* TO DO *
Start at the line that has "chamfer(outer_bend, length=bar_bend)" and stop at the line that has "zip(*points))), Vector(map(max, zip(*points)))". Print those lines and all lines between them exactly, and nothing more.

'''

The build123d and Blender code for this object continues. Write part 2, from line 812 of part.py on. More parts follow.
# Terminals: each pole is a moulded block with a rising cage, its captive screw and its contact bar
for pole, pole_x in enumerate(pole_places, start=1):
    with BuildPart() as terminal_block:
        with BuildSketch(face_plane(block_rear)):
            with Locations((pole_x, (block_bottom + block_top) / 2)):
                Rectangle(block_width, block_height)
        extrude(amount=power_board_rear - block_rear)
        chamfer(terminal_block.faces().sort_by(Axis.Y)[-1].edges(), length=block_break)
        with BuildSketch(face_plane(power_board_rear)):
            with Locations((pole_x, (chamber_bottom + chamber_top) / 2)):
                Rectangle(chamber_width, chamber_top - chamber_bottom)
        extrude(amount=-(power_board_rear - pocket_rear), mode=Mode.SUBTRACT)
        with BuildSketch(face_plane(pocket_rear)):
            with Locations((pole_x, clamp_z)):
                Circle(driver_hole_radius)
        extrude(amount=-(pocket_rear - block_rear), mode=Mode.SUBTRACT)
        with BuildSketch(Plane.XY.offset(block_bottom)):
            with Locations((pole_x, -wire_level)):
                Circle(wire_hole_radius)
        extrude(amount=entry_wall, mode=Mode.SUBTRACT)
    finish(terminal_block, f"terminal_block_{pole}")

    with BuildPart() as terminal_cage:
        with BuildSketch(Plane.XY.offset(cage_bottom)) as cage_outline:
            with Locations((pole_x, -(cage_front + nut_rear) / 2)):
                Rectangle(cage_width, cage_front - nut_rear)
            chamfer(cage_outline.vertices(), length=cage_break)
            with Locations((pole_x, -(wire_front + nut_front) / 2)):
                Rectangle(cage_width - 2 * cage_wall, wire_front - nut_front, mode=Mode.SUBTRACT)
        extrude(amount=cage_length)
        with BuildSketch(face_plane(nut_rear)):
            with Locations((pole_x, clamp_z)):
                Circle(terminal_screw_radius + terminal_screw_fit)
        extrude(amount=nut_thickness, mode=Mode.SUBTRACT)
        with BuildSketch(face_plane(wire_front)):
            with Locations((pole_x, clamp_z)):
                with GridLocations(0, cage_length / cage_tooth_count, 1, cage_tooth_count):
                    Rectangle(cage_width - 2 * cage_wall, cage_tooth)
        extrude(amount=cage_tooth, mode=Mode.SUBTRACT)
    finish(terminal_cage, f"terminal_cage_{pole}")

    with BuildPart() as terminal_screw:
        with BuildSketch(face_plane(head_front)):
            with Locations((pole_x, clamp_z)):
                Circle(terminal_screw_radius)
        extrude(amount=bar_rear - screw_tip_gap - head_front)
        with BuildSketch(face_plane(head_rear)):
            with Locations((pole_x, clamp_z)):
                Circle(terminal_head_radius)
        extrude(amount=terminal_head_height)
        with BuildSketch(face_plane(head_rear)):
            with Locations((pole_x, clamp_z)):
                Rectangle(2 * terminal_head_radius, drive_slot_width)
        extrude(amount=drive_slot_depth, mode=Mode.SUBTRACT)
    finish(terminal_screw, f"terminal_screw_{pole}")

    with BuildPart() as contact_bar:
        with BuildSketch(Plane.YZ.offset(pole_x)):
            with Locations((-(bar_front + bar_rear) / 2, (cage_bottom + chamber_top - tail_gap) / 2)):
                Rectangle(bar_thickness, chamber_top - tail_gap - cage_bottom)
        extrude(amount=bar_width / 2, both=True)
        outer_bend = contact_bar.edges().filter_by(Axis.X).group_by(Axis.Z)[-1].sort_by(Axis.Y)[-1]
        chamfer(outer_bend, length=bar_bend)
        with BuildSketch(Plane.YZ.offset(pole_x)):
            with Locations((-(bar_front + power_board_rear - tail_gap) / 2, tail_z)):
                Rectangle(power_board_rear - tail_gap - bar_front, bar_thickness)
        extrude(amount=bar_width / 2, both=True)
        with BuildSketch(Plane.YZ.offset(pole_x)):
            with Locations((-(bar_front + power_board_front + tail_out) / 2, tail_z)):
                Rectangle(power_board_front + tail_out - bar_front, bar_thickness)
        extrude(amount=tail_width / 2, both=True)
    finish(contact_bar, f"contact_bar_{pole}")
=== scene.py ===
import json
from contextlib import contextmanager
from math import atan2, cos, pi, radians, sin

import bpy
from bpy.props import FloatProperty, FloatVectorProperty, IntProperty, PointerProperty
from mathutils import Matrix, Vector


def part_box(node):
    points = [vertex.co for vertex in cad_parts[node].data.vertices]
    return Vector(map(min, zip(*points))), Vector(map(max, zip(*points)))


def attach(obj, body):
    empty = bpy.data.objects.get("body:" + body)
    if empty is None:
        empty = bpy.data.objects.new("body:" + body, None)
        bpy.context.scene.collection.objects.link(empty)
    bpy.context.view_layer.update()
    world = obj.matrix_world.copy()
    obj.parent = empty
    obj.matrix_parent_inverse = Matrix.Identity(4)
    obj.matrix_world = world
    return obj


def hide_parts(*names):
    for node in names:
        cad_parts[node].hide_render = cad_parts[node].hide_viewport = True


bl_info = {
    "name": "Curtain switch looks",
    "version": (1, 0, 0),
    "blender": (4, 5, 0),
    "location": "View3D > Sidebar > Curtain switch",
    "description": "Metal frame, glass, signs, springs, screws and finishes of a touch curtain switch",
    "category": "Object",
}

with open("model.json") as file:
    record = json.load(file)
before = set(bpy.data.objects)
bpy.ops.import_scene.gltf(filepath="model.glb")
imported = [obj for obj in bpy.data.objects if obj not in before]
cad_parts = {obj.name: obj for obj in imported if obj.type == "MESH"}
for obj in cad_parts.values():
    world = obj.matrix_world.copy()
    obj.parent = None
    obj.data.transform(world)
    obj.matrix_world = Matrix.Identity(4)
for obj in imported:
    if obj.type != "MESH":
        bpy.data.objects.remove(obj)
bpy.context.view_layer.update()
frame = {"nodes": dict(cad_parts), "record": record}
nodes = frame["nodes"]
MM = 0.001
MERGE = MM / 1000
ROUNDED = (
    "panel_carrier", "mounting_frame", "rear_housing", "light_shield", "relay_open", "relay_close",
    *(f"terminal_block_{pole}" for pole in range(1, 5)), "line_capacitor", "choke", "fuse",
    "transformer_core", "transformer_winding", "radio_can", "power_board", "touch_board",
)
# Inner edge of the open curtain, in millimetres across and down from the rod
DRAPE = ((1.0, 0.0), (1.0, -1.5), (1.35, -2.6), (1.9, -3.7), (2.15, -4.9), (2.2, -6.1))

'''

* EXERCISE RESPONSE *
        chamfer(outer_bend, length=bar_bend)
        with BuildSketch(Plane.YZ.offset(pole_x)):
            with Locations((-(bar_front + power_board_rear - tail_gap) / 2, tail_z)):
                Rectangle(power_board_rear - tail_gap - bar_front, bar_thickness)
        extrude(amount=bar_width / 2, both=True)
        with BuildSketch(Plane.YZ.offset(pole_x)):
            with Locations((-(bar_front + power_board_front + tail_out) / 2, tail_z)):
                Rectangle(power_board_front + tail_out - bar_front, bar_thickness)
        extrude(amount=tail_width / 2, both=True)
    finish(contact_bar, f"contact_bar_{pole}")
=== scene.py ===
import json
from contextlib import contextmanager
from math import atan2, cos, pi, radians, sin

import bpy
from bpy.props import FloatProperty, FloatVectorProperty, IntProperty, PointerProperty
from mathutils import Matrix, Vector


def part_box(node):
    points = [vertex.co for vertex in cad_parts[node].data.vertices]
    return Vector(map(min, zip(*points))), Vector(map(max, zip(*points)))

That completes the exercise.